- _Information shown_:

◇ ◇ ◇ ◇

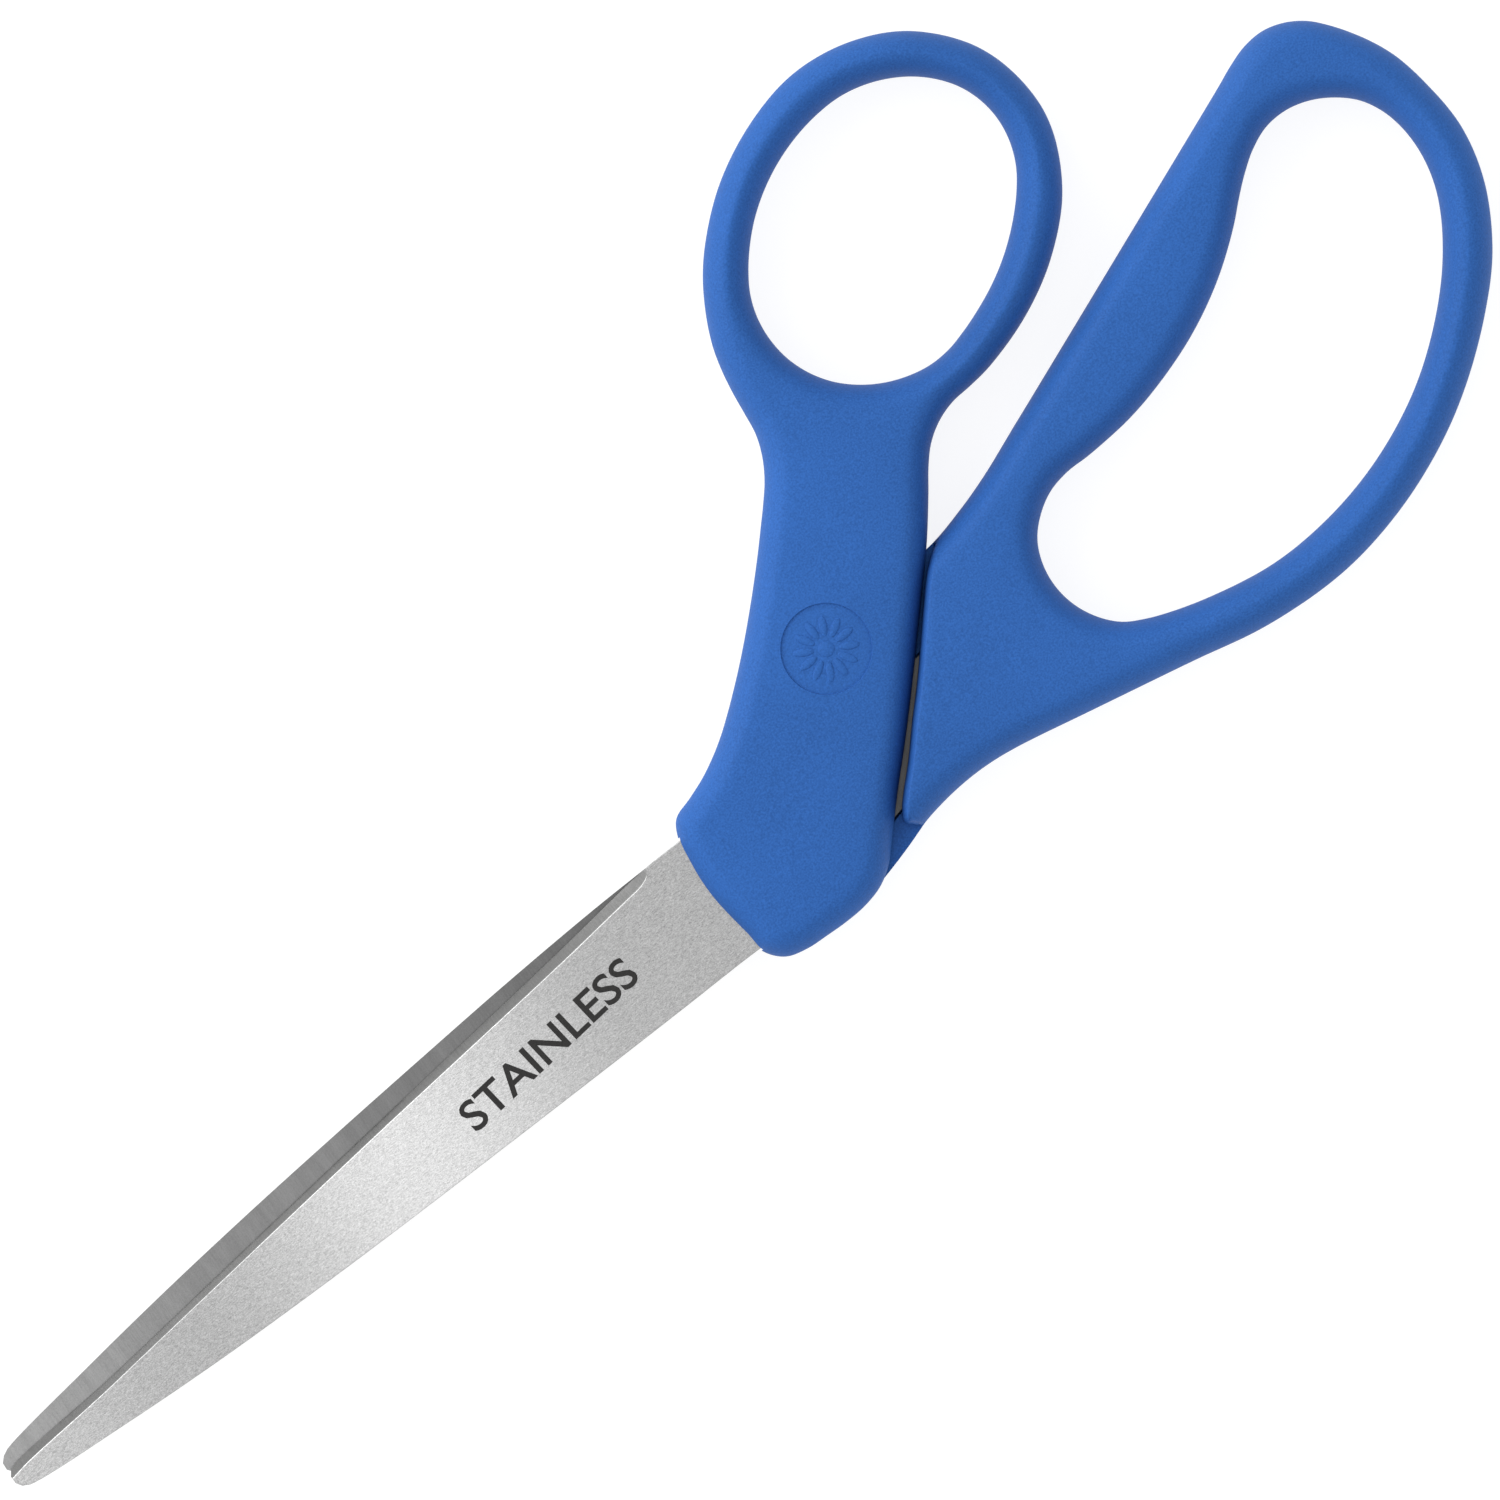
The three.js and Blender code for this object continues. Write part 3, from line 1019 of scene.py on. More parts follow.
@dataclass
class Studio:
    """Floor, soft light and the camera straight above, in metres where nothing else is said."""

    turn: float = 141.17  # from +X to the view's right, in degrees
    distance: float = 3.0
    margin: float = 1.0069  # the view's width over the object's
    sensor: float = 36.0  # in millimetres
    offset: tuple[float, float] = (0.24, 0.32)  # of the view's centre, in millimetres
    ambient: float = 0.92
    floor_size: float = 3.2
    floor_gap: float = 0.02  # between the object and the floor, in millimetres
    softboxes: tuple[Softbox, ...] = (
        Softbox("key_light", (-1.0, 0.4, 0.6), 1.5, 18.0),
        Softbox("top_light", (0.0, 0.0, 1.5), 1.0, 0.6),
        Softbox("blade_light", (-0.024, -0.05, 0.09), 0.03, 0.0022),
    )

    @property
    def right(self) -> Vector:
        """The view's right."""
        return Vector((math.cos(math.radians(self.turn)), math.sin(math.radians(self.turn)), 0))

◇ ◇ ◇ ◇

- _What you need to do_: Repeat the data exactly. Leave nothing out.

- _Correct answer_:
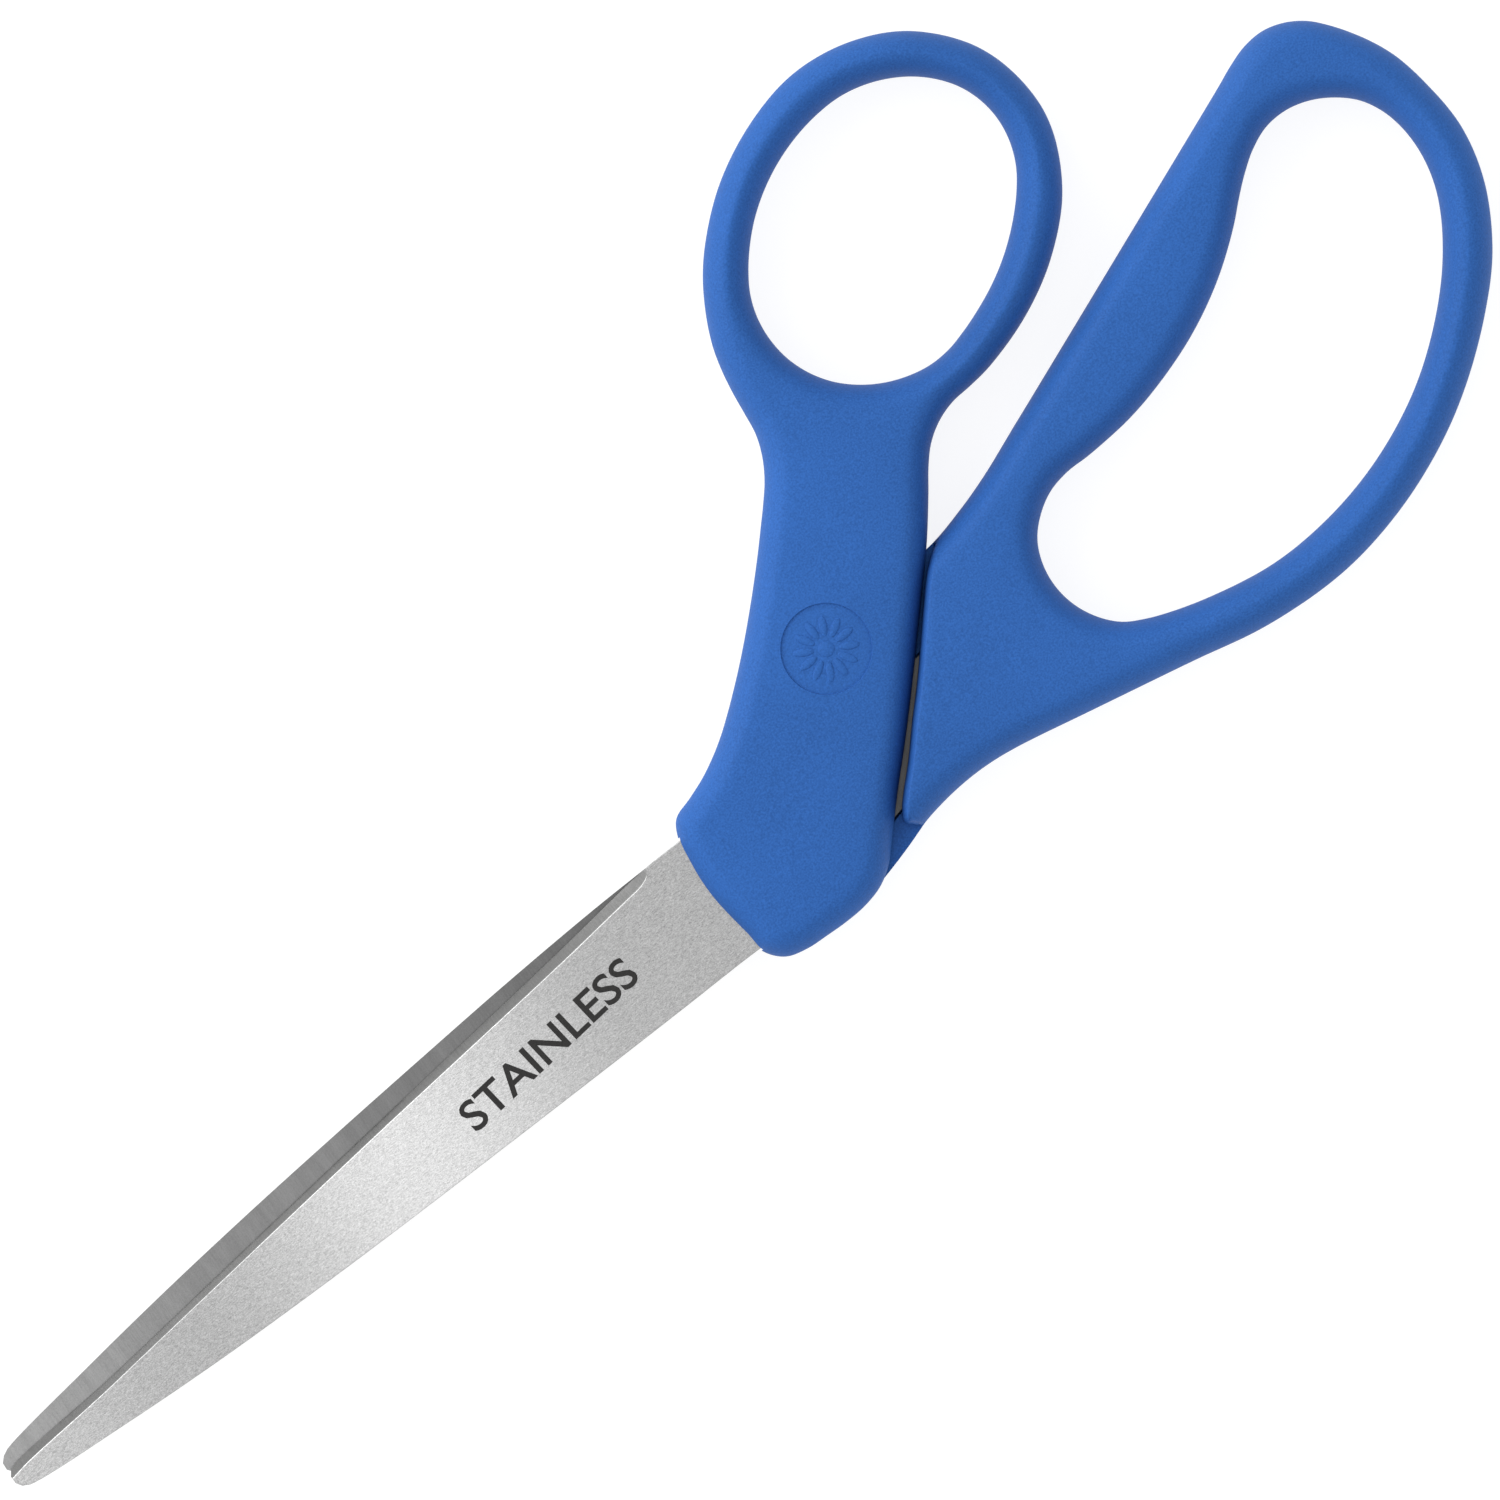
The three.js and Blender code for this object continues. Write part 3, from line 1019 of scene.py on. More parts follow.
@dataclass
class Studio:
    """Floor, soft light and the camera straight above, in metres where nothing else is said."""

    turn: float = 141.17  # from +X to the view's right, in degrees
    distance: float = 3.0
    margin: float = 1.0069  # the view's width over the object's
    sensor: float = 36.0  # in millimetres
    offset: tuple[float, float] = (0.24, 0.32)  # of the view's centre, in millimetres
    ambient: float = 0.92
    floor_size: float = 3.2
    floor_gap: float = 0.02  # between the object and the floor, in millimetres
    softboxes: tuple[Softbox, ...] = (
        Softbox("key_light", (-1.0, 0.4, 0.6), 1.5, 18.0),
        Softbox("top_light", (0.0, 0.0, 1.5), 1.0, 0.6),
        Softbox("blade_light", (-0.024, -0.05, 0.09), 0.03, 0.0022),
    )

    @property
    def right(self) -> Vector:
        """The view's right."""
        return Vector((math.cos(math.radians(self.turn)), math.sin(math.radians(self.turn)), 0))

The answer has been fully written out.